--- Exercise ---
Every line must be returned precisely as it is written.

--- --- ---

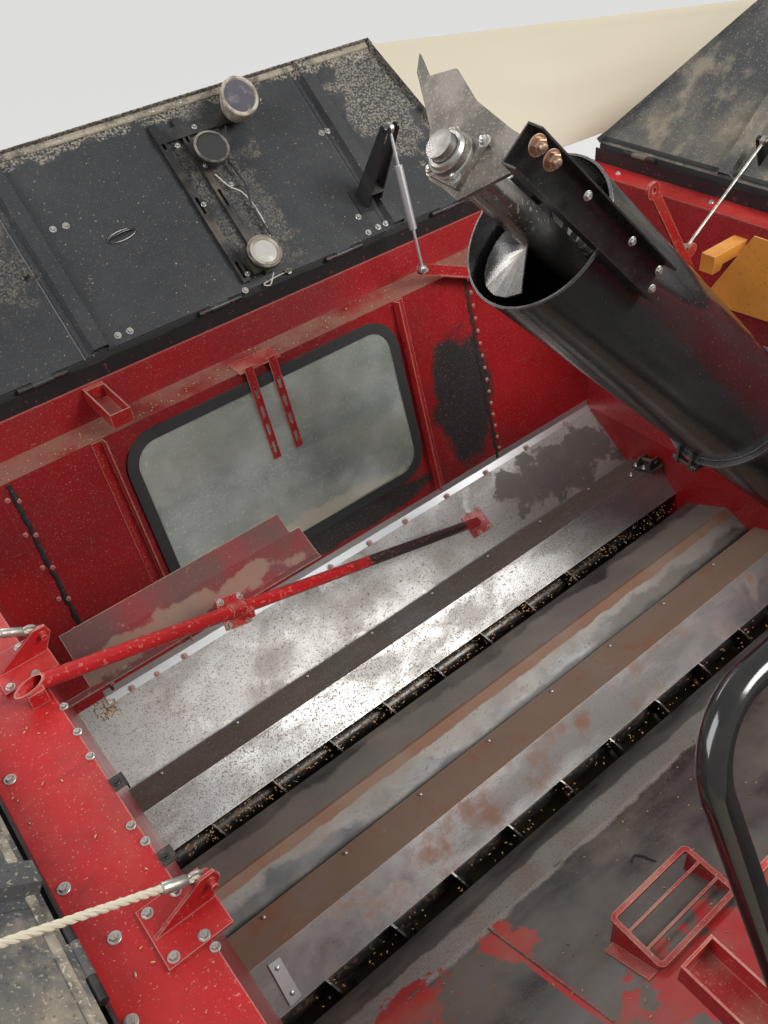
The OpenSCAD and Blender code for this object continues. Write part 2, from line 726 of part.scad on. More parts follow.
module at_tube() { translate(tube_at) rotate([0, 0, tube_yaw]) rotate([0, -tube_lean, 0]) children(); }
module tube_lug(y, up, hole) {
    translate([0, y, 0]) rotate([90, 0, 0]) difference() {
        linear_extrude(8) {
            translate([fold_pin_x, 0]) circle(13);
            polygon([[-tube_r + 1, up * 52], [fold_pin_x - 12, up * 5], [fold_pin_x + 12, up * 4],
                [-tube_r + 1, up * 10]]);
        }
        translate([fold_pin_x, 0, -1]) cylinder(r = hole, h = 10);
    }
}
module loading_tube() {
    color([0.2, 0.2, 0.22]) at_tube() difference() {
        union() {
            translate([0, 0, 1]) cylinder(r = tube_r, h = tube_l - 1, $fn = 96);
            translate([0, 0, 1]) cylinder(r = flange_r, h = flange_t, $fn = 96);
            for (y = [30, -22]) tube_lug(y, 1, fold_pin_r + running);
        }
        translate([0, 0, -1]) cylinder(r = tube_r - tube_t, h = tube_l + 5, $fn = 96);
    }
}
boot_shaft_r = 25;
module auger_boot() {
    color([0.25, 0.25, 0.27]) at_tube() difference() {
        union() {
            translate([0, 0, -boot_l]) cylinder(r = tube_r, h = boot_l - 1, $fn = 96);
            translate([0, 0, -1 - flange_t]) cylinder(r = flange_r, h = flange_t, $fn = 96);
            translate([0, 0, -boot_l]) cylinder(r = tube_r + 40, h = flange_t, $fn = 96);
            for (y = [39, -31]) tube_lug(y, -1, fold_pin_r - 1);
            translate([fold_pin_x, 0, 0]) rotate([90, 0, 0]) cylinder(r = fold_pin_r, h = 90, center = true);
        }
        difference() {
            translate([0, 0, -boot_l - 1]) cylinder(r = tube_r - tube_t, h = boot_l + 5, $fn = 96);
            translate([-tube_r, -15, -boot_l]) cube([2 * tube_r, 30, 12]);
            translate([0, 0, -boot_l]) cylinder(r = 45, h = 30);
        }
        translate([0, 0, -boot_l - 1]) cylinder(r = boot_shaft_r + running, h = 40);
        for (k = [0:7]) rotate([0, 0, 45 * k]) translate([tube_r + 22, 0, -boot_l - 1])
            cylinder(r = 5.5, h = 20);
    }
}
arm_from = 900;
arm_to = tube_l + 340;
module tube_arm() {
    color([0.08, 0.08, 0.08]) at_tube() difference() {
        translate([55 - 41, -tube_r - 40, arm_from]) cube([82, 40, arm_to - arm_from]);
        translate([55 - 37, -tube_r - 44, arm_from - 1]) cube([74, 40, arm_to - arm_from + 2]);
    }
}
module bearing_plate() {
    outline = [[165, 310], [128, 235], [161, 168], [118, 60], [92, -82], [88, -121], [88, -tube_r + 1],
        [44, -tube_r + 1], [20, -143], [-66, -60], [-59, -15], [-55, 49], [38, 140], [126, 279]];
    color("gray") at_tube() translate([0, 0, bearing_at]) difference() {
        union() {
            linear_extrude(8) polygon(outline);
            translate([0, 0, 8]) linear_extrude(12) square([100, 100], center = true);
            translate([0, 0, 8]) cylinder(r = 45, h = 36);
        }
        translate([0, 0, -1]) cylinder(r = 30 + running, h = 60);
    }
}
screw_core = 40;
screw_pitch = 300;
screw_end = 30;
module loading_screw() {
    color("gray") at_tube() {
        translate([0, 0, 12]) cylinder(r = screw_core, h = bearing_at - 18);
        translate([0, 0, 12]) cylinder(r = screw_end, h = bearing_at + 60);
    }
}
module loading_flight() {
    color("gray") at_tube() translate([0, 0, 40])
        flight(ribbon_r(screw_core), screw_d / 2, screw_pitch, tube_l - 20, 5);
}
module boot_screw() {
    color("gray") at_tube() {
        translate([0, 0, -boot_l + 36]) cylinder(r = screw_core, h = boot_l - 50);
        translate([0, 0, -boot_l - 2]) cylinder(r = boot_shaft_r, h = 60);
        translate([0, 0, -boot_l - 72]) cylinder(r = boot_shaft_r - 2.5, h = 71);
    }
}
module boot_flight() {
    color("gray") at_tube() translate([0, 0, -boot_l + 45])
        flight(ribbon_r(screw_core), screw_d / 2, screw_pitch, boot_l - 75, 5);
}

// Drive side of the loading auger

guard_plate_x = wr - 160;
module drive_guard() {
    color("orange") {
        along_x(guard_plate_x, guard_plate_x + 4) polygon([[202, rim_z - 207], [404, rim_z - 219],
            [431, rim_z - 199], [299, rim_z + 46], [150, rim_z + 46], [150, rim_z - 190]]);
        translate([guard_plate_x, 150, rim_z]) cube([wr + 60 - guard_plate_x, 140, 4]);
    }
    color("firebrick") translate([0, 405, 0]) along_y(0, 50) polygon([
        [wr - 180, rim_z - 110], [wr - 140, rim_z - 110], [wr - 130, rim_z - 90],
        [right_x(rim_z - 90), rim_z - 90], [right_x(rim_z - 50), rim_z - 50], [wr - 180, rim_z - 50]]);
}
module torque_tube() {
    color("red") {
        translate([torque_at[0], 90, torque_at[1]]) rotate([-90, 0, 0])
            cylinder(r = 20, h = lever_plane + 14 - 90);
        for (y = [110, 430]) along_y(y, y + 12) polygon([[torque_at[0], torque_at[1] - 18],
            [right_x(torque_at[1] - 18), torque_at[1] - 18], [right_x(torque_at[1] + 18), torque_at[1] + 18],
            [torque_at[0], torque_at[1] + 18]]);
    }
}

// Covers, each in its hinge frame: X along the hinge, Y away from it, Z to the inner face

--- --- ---

--- Result of this task ---
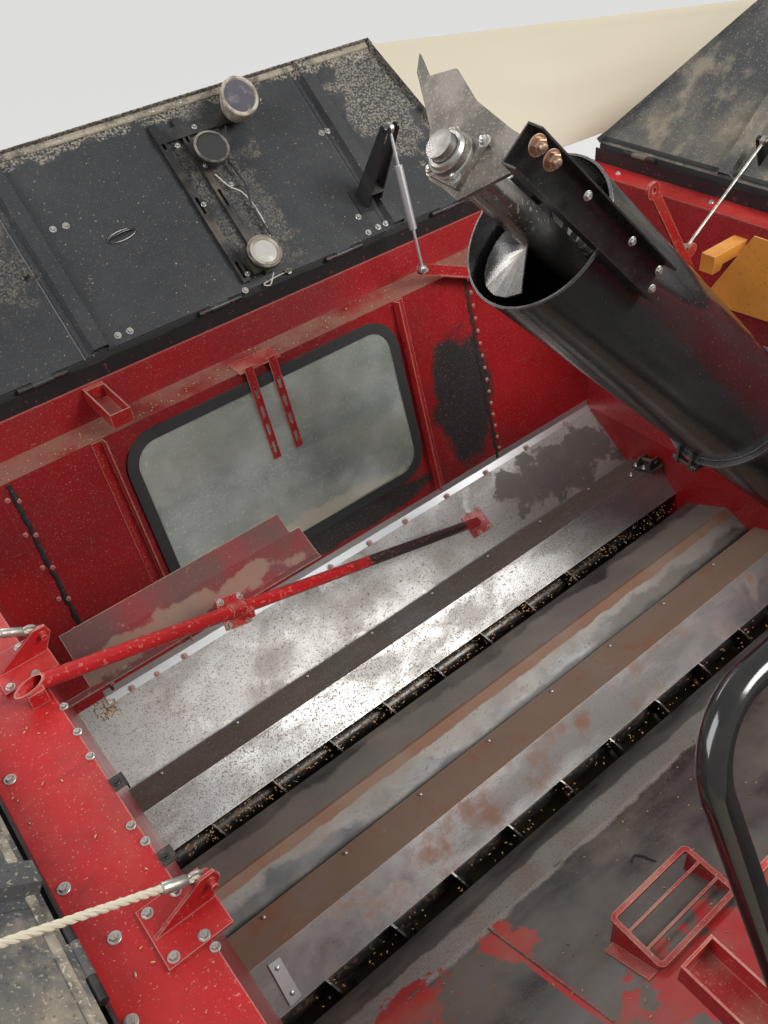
The OpenSCAD and Blender code for this object continues. Write part 2, from line 726 of part.scad on. More parts follow.
module at_tube() { translate(tube_at) rotate([0, 0, tube_yaw]) rotate([0, -tube_lean, 0]) children(); }
module tube_lug(y, up, hole) {
    translate([0, y, 0]) rotate([90, 0, 0]) difference() {
        linear_extrude(8) {
            translate([fold_pin_x, 0]) circle(13);
            polygon([[-tube_r + 1, up * 52], [fold_pin_x - 12, up * 5], [fold_pin_x + 12, up * 4],
                [-tube_r + 1, up * 10]]);
        }
        translate([fold_pin_x, 0, -1]) cylinder(r = hole, h = 10);
    }
}
module loading_tube() {
    color([0.2, 0.2, 0.22]) at_tube() difference() {
        union() {
            translate([0, 0, 1]) cylinder(r = tube_r, h = tube_l - 1, $fn = 96);
            translate([0, 0, 1]) cylinder(r = flange_r, h = flange_t, $fn = 96);
            for (y = [30, -22]) tube_lug(y, 1, fold_pin_r + running);
        }
        translate([0, 0, -1]) cylinder(r = tube_r - tube_t, h = tube_l + 5, $fn = 96);
    }
}
boot_shaft_r = 25;
module auger_boot() {
    color([0.25, 0.25, 0.27]) at_tube() difference() {
        union() {
            translate([0, 0, -boot_l]) cylinder(r = tube_r, h = boot_l - 1, $fn = 96);
            translate([0, 0, -1 - flange_t]) cylinder(r = flange_r, h = flange_t, $fn = 96);
            translate([0, 0, -boot_l]) cylinder(r = tube_r + 40, h = flange_t, $fn = 96);
            for (y = [39, -31]) tube_lug(y, -1, fold_pin_r - 1);
            translate([fold_pin_x, 0, 0]) rotate([90, 0, 0]) cylinder(r = fold_pin_r, h = 90, center = true);
        }
        difference() {
            translate([0, 0, -boot_l - 1]) cylinder(r = tube_r - tube_t, h = boot_l + 5, $fn = 96);
            translate([-tube_r, -15, -boot_l]) cube([2 * tube_r, 30, 12]);
            translate([0, 0, -boot_l]) cylinder(r = 45, h = 30);
        }
        translate([0, 0, -boot_l - 1]) cylinder(r = boot_shaft_r + running, h = 40);
        for (k = [0:7]) rotate([0, 0, 45 * k]) translate([tube_r + 22, 0, -boot_l - 1])
            cylinder(r = 5.5, h = 20);
    }
}
arm_from = 900;
arm_to = tube_l + 340;
module tube_arm() {
    color([0.08, 0.08, 0.08]) at_tube() difference() {
        translate([55 - 41, -tube_r - 40, arm_from]) cube([82, 40, arm_to - arm_from]);
        translate([55 - 37, -tube_r - 44, arm_from - 1]) cube([74, 40, arm_to - arm_from + 2]);
    }
}
module bearing_plate() {
    outline = [[165, 310], [128, 235], [161, 168], [118, 60], [92, -82], [88, -121], [88, -tube_r + 1],
        [44, -tube_r + 1], [20, -143], [-66, -60], [-59, -15], [-55, 49], [38, 140], [126, 279]];
    color("gray") at_tube() translate([0, 0, bearing_at]) difference() {
        union() {
            linear_extrude(8) polygon(outline);
            translate([0, 0, 8]) linear_extrude(12) square([100, 100], center = true);
            translate([0, 0, 8]) cylinder(r = 45, h = 36);
        }
        translate([0, 0, -1]) cylinder(r = 30 + running, h = 60);
    }
}
screw_core = 40;
screw_pitch = 300;
screw_end = 30;
module loading_screw() {
    color("gray") at_tube() {
        translate([0, 0, 12]) cylinder(r = screw_core, h = bearing_at - 18);
        translate([0, 0, 12]) cylinder(r = screw_end, h = bearing_at + 60);
    }
}
module loading_flight() {
    color("gray") at_tube() translate([0, 0, 40])
        flight(ribbon_r(screw_core), screw_d / 2, screw_pitch, tube_l - 20, 5);
}
module boot_screw() {
    color("gray") at_tube() {
        translate([0, 0, -boot_l + 36]) cylinder(r = screw_core, h = boot_l - 50);
        translate([0, 0, -boot_l - 2]) cylinder(r = boot_shaft_r, h = 60);
        translate([0, 0, -boot_l - 72]) cylinder(r = boot_shaft_r - 2.5, h = 71);
    }
}
module boot_flight() {
    color("gray") at_tube() translate([0, 0, -boot_l + 45])
        flight(ribbon_r(screw_core), screw_d / 2, screw_pitch, boot_l - 75, 5);
}

// Drive side of the loading auger

guard_plate_x = wr - 160;
module drive_guard() {
    color("orange") {
        along_x(guard_plate_x, guard_plate_x + 4) polygon([[202, rim_z - 207], [404, rim_z - 219],
            [431, rim_z - 199], [299, rim_z + 46], [150, rim_z + 46], [150, rim_z - 190]]);
        translate([guard_plate_x, 150, rim_z]) cube([wr + 60 - guard_plate_x, 140, 4]);
    }
    color("firebrick") translate([0, 405, 0]) along_y(0, 50) polygon([
        [wr - 180, rim_z - 110], [wr - 140, rim_z - 110], [wr - 130, rim_z - 90],
        [right_x(rim_z - 90), rim_z - 90], [right_x(rim_z - 50), rim_z - 50], [wr - 180, rim_z - 50]]);
}
module torque_tube() {
    color("red") {
        translate([torque_at[0], 90, torque_at[1]]) rotate([-90, 0, 0])
            cylinder(r = 20, h = lever_plane + 14 - 90);
        for (y = [110, 430]) along_y(y, y + 12) polygon([[torque_at[0], torque_at[1] - 18],
            [right_x(torque_at[1] - 18), torque_at[1] - 18], [right_x(torque_at[1] + 18), torque_at[1] + 18],
            [torque_at[0], torque_at[1] + 18]]);
    }
}

// Covers, each in its hinge frame: X along the hinge, Y away from it, Z to the inner face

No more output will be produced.